Repair in Couple Relationships

Posted 16th of September 2024 by Gill Wier

None of us are perfect so all of us will experience misunderstandings and conflicts with our partner. We will all hurt our partner, whether intentionally or not and we will all let our partner down at some point. What makes the difference to the health of our relationship is the ability to repair after an argument (or after any kind of rupture to the relationship including misunderstandings and other regrettable incidents).

There are two stages at which we can attempt a repair – during an argument and after the argument.

During an argument

John Gottman, relationship expert, provides a list of possible phrases, the Gottman repair checklist to use during an argument which can help to de-escalate the situation and signal to your partner that you want to try and repair things. You can test these out by talking together about a low-intensity source of conflict and referring to the list if things become heated.  It may feel a bit forced at first to use these phrases but it can help to have a shared vocabulary and shared intention to revert to these during an argument. You can even say “I want to make a repair attempt” if you are not sure which phrase fits in the moment.

Also importantly, the person on the receiving end of the repair attempt needs to be open to receiving it. This is much more likely if you normally have a good friendship and have recently had more positive interactions that negative ones and Gottman has suggestions for how to build your friendship, fondness and affection for each other. But sometimes repair attempts get “missed” in the heat of the argument.

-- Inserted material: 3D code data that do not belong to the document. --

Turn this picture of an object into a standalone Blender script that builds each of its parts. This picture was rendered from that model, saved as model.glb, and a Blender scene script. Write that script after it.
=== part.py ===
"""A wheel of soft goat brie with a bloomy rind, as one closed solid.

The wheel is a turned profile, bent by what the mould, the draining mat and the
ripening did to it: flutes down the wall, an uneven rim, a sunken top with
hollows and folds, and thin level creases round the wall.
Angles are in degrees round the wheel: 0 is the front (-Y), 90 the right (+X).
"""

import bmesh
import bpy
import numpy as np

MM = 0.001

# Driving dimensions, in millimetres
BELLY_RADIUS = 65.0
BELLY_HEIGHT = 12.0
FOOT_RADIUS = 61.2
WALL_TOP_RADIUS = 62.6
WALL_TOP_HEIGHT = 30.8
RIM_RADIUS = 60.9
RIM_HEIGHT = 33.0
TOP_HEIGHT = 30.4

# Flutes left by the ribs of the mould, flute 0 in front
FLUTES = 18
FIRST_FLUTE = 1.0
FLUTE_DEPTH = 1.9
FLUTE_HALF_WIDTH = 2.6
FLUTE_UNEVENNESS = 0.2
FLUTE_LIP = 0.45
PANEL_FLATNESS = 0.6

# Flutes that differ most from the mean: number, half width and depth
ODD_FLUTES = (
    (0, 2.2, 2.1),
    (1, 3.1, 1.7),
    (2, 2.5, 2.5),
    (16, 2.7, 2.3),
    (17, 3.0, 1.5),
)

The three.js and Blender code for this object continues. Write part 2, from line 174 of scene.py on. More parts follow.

If things are becoming heated and one or both of you are becoming “flooded” (Gottman’s word for the body going into fight or flight mode) it may be best to take a break as you won’t be able to have a constructive conversation while in this state of mind and may end up saying hurtful things you regret. The ideal time for a break is 20 mins as this is enough time for the body to calm down. During the break spend time doing something you find soothing such as a short walk, deep breathing or relaxation exercise. Don’t spend the time dwelling on how wronged you feel or planning your next line of argument !

When you come back together if you are able to soothe your partner this really helps – by giving them a hug or using reassuring words such as “I’m committed to you and really want to work this out”.

 Repairing after the argument

Gottman suggests five steps you can follow when talking about what happened. Make sure you are both calm before using this exercise:

 1. Feelings: Underneath most conflicts are deeply felt emotions – much deeper than the actual subject of the argument. Share how you felt. Do not say why you felt that way. Avoid commenting on your partner’s feelings.

2. Realities: Describe your “reality” (how you experienced the argument) Take turns speaking and listening. Summarize and validate at least a part of your partner’s reality.

3. Triggers: Share what experiences or memories you’ve had that might have escalated the interaction, and the stories of why these are triggers for each of you.

4. Responsibility: Acknowledge your own role in contributing to the argument.

5. Constructive Plans: Plan together one way that each of you can make it better next time.

Ending this process with physical connection such as a hug or kiss can help to cement the repair. Moving on to do something fun or relaxing together is a great idea too.